Secondly, a 20.11.3 slurmd cannot communicate with a 20.02.5 slurmctld. As per Slurm's versioning scheme the major release is given by combining the first two parts of the version number, so this is not surprising. As the newer version can read statefiles, etc., from the old version, a smooth upgrade is possible.

The problem is that both OpenHPC v2.x versions are in the same repos. So using our Galaxy OpenHPC role on a CentOS 8.x system before 6th April created an OpenHPC v2.0 node using Slurm 20.02.05, and now creates an OpenHPC v2.1 node using Slurm 20.11.3. So not only did the role start failing in CI (due to the now-unsupported default accounting configuration), but adding a compute node to an existing cluster by rerunning the role failed, as the updated packages in the new compute node meant it couldn't communicate with the older slurmctld.
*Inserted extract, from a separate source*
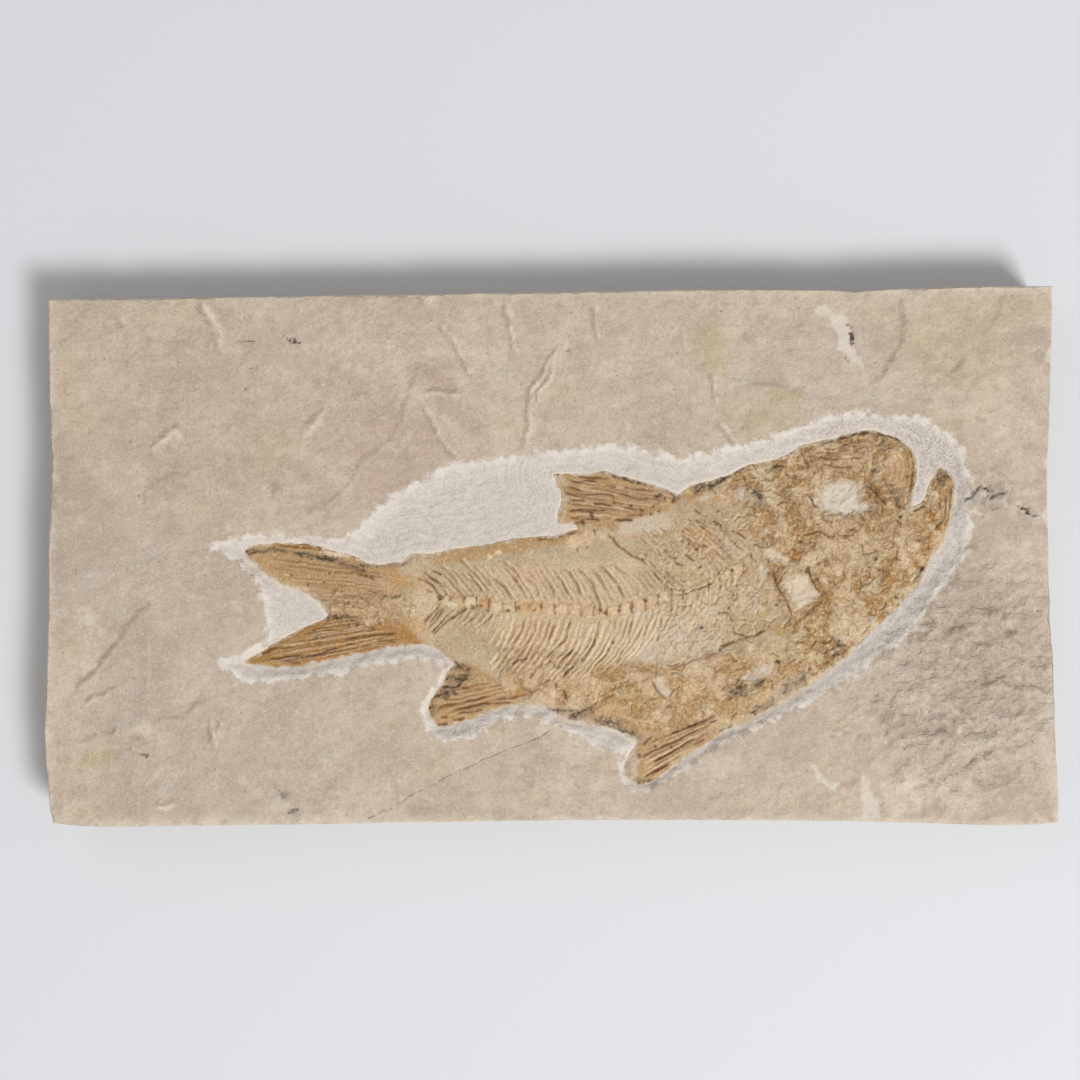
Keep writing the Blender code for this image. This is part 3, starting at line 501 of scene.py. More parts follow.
def rough_patch(face, flaky, draw):
    """Streaky bumps and short steps below the jaw; each step gets painted shade or painted highlight, with
    specks of painted shade near it.
    """
    x, y = face.x, face.y
    out = np.hypot((x - ROUGH_CENTRE[0]) / ROUGH_RADIUS[0], (y - ROUGH_CENTRE[1]) / ROUGH_RADIUS[1])
    rough = smoothstep((1.15 - out) * 1.6)
    bumps = terraced(1.6 * streaks(x, y, ROUGH_TURN, 2.4, 1.0, 40), 0.7)
    bumps += 0.8 * terraced(1.9 * layered(face.bent_x, face.bent_y, 1.9, 44, 3, 0.6), 0.7)
    face.height += rough * (0.16 * bumps + 0.07 * layered(x, y, 0.8, 47, 2) - 0.05)
    face.tint("rough", slice(None), np.maximum(rough, 0.3 * flaky))
    for line in SCARPS:
        line = smooth_curve(line, 0.6)
        middle = line[len(line) // 2]
        # painted shade or highlight along each step, and specks of painted shade near its middle
        shade_step(face, line[::-1], STEP_SHADE, 0.75)
        face.specks(draw, *middle, 2.2, 0.9, ROUGH_TURN, 7, size=0.2, rise=-0.1, dusk=0.8)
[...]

If required, OpenHPC version pinning should be achievable through modification of the installed repo configurations, but this will be messy and require amending for each new version. For now, note that:

  • Running old versions of our Galaxy OpenHPC role against an existing cluster (with no new nodes) will not cause problems, as the role does not update packages itself.
  • Do not run a yum/dnf update of *-ohpc packages unless done as part of a Slurm upgrade.
  • Use the new v0.8 release of our Galaxy OpenHPC role for all new CentOS 8.x clusters, if using the default accounting configuration. This version disables accounting by default and is therefore compatible with Slurm 20.11.3.
  • Adding nodes to existing OpenHPC v2.0 clusters should probably be done using existing images, rather than by directly installing OpenHPC on the node (whether via our Galaxy OpenHPC role or any other means).